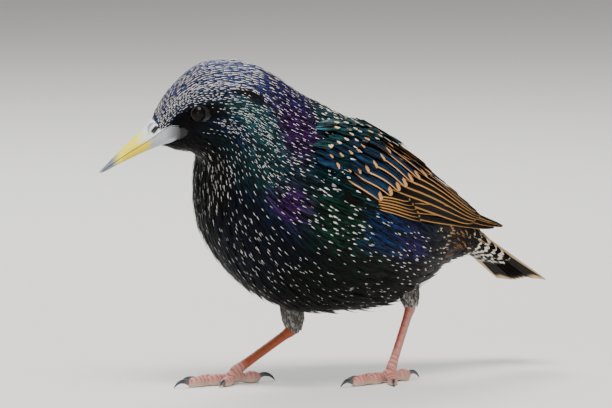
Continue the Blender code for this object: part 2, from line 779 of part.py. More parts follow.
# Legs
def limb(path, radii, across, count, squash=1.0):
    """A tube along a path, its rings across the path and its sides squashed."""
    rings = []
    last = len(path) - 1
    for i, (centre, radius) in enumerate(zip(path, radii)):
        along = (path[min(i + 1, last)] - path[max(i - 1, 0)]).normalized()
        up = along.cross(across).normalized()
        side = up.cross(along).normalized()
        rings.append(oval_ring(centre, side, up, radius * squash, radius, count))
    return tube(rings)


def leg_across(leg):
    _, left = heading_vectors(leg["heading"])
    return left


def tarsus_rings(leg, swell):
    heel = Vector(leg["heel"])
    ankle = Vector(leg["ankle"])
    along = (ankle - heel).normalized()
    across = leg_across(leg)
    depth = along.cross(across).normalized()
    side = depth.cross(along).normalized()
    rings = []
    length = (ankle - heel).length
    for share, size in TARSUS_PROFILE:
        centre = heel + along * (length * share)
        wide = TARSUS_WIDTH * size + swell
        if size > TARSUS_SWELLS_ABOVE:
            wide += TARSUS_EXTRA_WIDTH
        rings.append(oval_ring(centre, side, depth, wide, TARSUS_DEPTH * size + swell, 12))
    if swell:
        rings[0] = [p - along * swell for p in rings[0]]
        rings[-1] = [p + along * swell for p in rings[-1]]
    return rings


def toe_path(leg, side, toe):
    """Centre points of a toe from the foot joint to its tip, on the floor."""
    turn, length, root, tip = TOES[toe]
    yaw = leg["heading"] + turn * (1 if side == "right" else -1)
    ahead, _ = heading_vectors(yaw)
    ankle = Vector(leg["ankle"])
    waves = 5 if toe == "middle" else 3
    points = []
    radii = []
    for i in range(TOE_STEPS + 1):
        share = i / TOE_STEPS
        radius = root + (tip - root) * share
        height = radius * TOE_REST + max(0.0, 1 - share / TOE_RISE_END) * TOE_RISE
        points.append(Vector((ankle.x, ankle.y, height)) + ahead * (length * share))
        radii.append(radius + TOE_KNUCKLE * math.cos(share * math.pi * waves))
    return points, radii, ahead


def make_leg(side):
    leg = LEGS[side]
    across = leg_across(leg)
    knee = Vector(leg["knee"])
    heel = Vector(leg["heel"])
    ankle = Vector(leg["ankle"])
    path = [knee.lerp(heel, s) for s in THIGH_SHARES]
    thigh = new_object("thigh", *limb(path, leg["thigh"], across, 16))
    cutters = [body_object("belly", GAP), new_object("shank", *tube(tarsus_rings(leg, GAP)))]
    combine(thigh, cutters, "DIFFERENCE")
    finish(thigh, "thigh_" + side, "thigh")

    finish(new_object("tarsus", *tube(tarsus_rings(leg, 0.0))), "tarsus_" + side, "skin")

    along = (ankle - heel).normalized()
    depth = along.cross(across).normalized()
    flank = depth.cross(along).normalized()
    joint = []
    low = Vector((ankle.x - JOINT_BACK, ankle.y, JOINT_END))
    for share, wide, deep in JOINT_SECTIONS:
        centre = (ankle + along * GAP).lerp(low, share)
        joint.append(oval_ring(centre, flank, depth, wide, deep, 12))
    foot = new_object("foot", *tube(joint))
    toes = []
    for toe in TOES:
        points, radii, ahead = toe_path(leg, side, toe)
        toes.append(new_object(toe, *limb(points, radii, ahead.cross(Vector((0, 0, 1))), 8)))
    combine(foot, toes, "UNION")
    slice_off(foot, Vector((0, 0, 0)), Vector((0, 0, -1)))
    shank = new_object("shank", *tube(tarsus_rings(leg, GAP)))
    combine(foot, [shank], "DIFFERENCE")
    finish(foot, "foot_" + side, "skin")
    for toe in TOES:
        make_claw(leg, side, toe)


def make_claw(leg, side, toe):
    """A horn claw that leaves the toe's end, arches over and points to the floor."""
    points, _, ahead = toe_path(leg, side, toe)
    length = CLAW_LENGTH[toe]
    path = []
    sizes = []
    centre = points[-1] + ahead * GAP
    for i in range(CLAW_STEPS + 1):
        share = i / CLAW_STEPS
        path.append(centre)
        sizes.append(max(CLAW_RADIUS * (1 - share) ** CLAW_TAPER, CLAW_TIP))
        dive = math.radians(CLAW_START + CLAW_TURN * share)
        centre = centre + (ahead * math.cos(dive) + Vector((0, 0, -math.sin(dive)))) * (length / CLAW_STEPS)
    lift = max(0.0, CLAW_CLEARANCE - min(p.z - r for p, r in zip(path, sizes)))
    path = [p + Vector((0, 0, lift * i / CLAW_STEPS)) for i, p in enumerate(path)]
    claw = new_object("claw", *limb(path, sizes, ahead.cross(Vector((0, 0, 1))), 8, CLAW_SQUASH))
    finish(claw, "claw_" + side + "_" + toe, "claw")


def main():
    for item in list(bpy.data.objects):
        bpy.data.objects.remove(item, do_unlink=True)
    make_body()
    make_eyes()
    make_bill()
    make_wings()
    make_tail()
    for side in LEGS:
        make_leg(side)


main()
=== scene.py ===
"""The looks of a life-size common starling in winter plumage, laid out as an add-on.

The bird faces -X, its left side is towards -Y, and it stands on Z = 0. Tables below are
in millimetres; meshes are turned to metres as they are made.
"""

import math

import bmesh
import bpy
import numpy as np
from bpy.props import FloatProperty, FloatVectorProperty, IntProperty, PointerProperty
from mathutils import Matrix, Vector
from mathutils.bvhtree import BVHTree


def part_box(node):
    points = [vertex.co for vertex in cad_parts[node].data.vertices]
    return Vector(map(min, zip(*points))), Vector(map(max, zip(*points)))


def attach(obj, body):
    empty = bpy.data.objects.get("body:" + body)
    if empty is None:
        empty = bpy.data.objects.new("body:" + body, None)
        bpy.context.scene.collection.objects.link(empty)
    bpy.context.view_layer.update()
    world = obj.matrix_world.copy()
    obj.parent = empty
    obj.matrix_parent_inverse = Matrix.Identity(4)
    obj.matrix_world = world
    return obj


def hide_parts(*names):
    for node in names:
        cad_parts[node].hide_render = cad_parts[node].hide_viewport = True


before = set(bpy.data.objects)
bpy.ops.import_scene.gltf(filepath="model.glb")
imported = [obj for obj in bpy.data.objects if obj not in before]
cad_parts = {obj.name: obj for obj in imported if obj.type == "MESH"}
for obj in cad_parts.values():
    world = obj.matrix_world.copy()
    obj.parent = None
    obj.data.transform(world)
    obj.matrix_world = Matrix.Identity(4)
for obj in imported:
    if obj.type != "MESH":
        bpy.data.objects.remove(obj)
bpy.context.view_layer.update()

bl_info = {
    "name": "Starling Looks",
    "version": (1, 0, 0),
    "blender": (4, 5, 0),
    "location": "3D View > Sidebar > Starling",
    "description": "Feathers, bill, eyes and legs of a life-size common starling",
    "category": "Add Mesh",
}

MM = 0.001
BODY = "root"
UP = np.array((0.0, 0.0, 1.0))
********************
• _Request_: Your task is to transcribe only the lines from the line containing "points, _, ahead" through the line containing "obj.matrix_parent_inverse = Matrix.Identity(4)", word for word.

• _Task result_:
    points, _, ahead = toe_path(leg, side, toe)
    length = CLAW_LENGTH[toe]
    path = []
    sizes = []
    centre = points[-1] + ahead * GAP
    for i in range(CLAW_STEPS + 1):
        share = i / CLAW_STEPS
        path.append(centre)
        sizes.append(max(CLAW_RADIUS * (1 - share) ** CLAW_TAPER, CLAW_TIP))
        dive = math.radians(CLAW_START + CLAW_TURN * share)
        centre = centre + (ahead * math.cos(dive) + Vector((0, 0, -math.sin(dive)))) * (length / CLAW_STEPS)
    lift = max(0.0, CLAW_CLEARANCE - min(p.z - r for p, r in zip(path, sizes)))
    path = [p + Vector((0, 0, lift * i / CLAW_STEPS)) for i, p in enumerate(path)]
    claw = new_object("claw", *limb(path, sizes, ahead.cross(Vector((0, 0, 1))), 8, CLAW_SQUASH))
    finish(claw, "claw_" + side + "_" + toe, "claw")


def main():
    for item in list(bpy.data.objects):
        bpy.data.objects.remove(item, do_unlink=True)
    make_body()
    make_eyes()
    make_bill()
    make_wings()
    make_tail()
    for side in LEGS:
        make_leg(side)


main()
=== scene.py ===
"""The looks of a life-size common starling in winter plumage, laid out as an add-on.

The bird faces -X, its left side is towards -Y, and it stands on Z = 0. Tables below are
in millimetres; meshes are turned to metres as they are made.
"""

import math

import bmesh
import bpy
import numpy as np
from bpy.props import FloatProperty, FloatVectorProperty, IntProperty, PointerProperty
from mathutils import Matrix, Vector
from mathutils.bvhtree import BVHTree


def part_box(node):
    points = [vertex.co for vertex in cad_parts[node].data.vertices]
    return Vector(map(min, zip(*points))), Vector(map(max, zip(*points)))


def attach(obj, body):
    empty = bpy.data.objects.get("body:" + body)
    if empty is None:
        empty = bpy.data.objects.new("body:" + body, None)
        bpy.context.scene.collection.objects.link(empty)
    bpy.context.view_layer.update()
    world = obj.matrix_world.copy()
    obj.parent = empty
    obj.matrix_parent_inverse = Matrix.Identity(4)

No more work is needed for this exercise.